You also may want to look for a business that is struggling and contact the landlord directly. Tell him to contact you if the current business folds. Property owners/managers often get stuck with a kitchen full of equipment that they pass off to an auctioneer only to be repurchased and hauled back months or years later. They would much rather give you a key than do all that work. Wouldn't you?
Just try not to buy "Good Will" you will need to recreate it yourself anyway.
Here in the Bay Area we have a guy that sells spaces, but you will have to pay! Try www.restaurantrealty.com, he knows his stuff. I forgot his name. Once you get on the mailing list you will get his updates. This not only is informative for business reasons but it will give you a heads up as to who is selling even before the staff knows.
Oakland is indeed a very nice city (save 42nd and foothill), good parking, great weather, better rents and much more friendly to do business in. I don't want to be there myself but I admire its benefits.
Give me a shout if you want to.
|By Miroslavw (Miroslavw) on Tuesday, August 30, 2005 - 09:38 pm: Edit|
Spike - your post reminded me of a cafe owning friend who built this totally hip, comfortable coffee shop and then was pissed he couldn't get rid of the damned hippies with their guitars who stayed all day and had one cup of coffee.
Manny - thanks. I'll be certain to keep everyone in the loop.

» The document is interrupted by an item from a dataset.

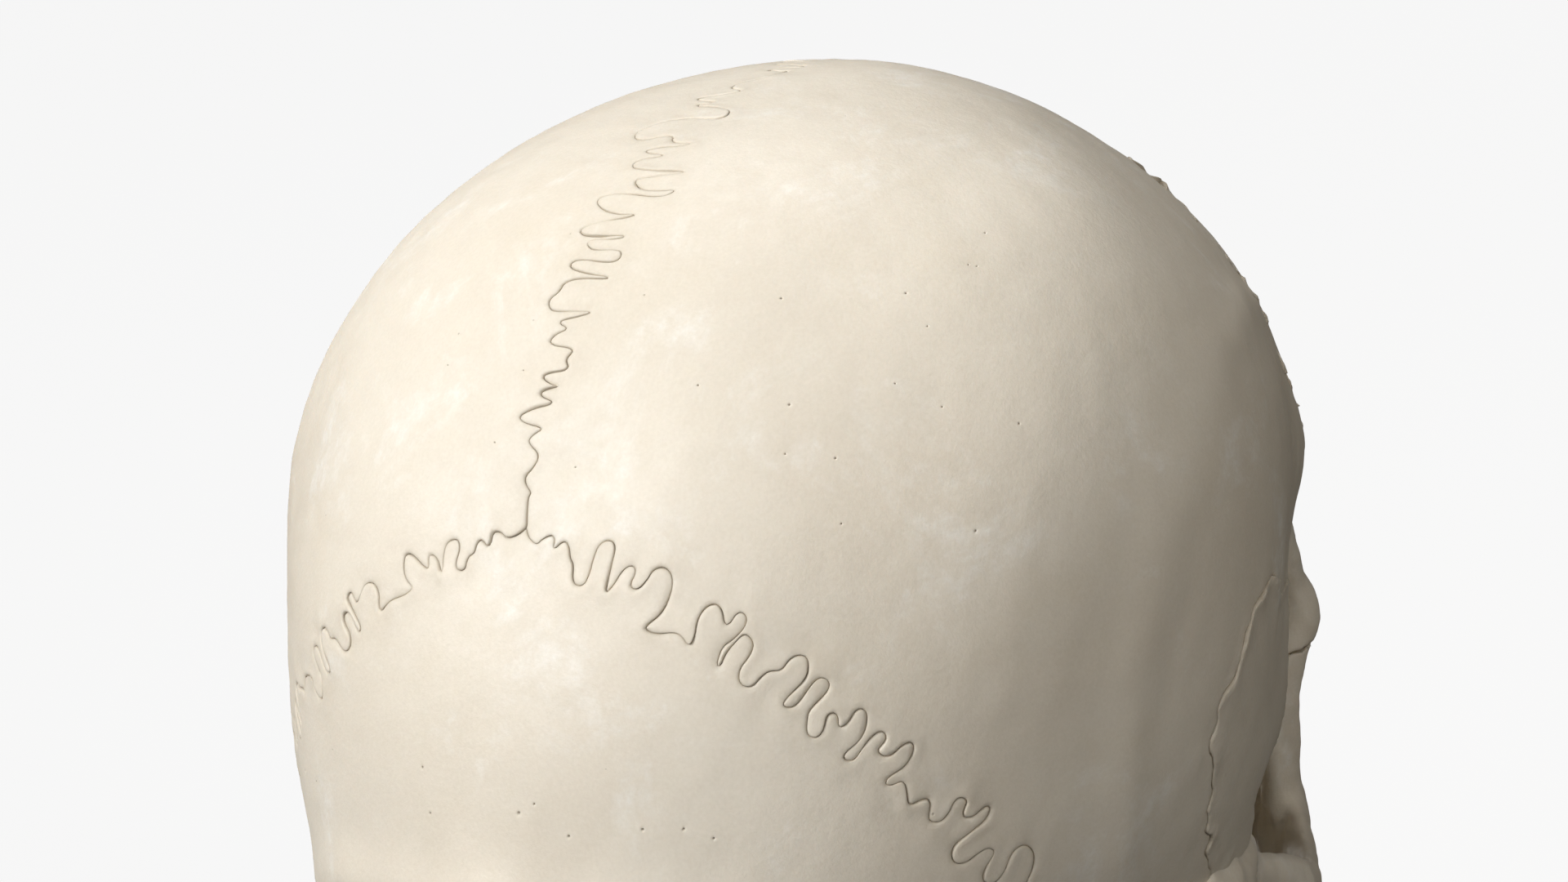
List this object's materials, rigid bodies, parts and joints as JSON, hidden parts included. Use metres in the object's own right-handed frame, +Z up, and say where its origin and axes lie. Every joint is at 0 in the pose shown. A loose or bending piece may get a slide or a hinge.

Mbw - craigslist is a saviour for most no doubt. I have visited Steve Zimmerman's site a lot. It does seem that he has cornered it.
Thanks again all.
|By Chefferd (Chefferd) on Saturday, September 03, 2005 - 07:05 pm: Edit|
It may be possible to aquire the States Report on sales tax paid, see who is doing well and on the other hand who is not. Then keep an eye on the lower end of the report, visit these locations and see first hand if they are on the edge. Here we routinely read the State liquor report to judge ourself against our competion.